Então temos outro ponto: dependendo do objetivo textual, há qualidades as quais, quanto mais bem exploradas, possibilitarão um texto excelente.
Passou-me pela cabeça dizer que há qualidades gerais as quais qualquer autor deve buscar, como clareza, objetividade, precisão etc. Mas raciocinei melhor: há textos pensados com estratégia para ser confusos, justamente para desnortear o leitor. É o caso, por exemplo, do que vemos em A paixão segundo G.H. (Clarice Lispector) ou em Crime e Castigo (Dostoiévski). Os escritores buscam cuidadosamente a balbúrdia em certos trechos, mas ela é tão bem construída, tão obviamente intencional, que conseguir transmiti-la é um trunfo – é a garantia de mergulharmos na cabeça das personagens, enxergando seu desnorteamento.
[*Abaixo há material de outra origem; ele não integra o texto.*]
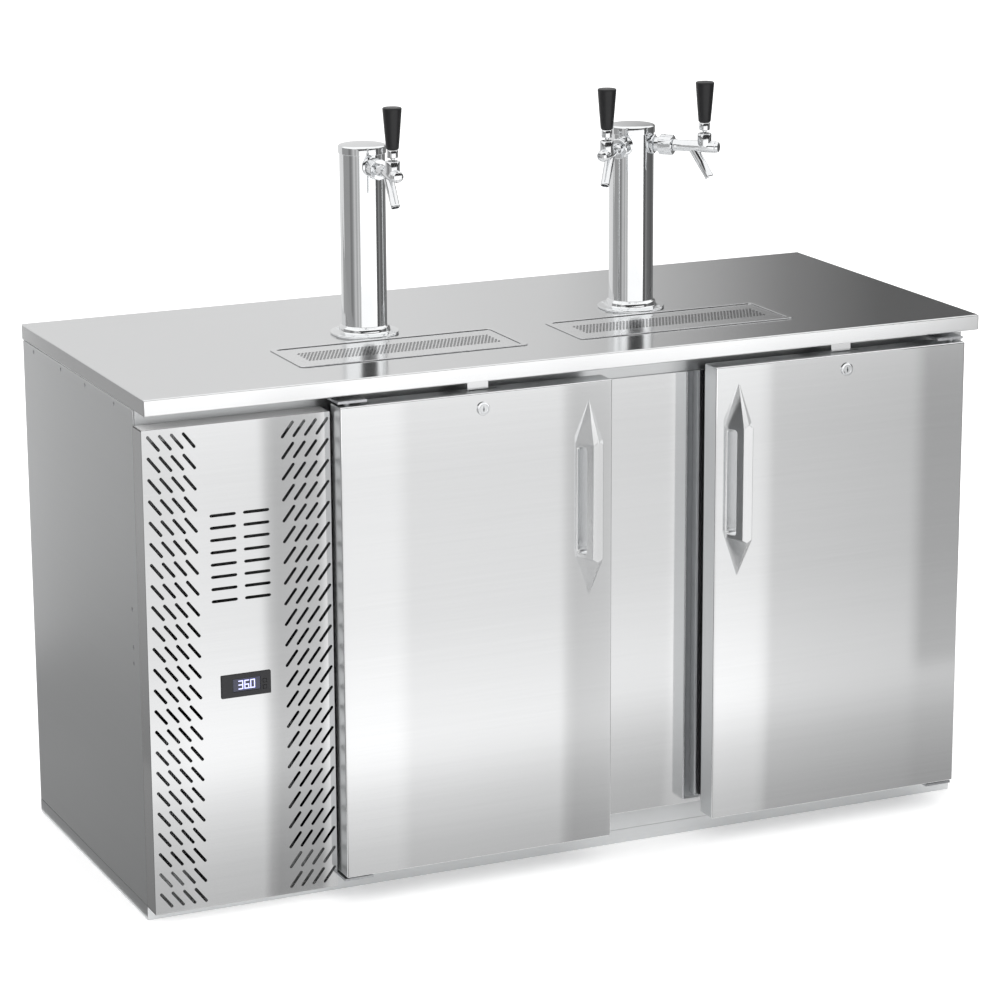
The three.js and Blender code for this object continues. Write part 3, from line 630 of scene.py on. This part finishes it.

Voltamos, assim, ao ponto inicial: escrever bem é produzir um texto que atinja o objetivo proposto explorando o máximo possível das qualidades exigidas por aquele objetivo.
Ainda não é um conceito fechadíssimo, convenhamos: o mapeamento rigoroso desse objetivo e de quais são as qualidades exigidas por ele ainda guarda considerável mistério. Mas tentar ir além disso, parece-me, é como tentar definir o tempo – pode atrapalhar mais do que ajudar.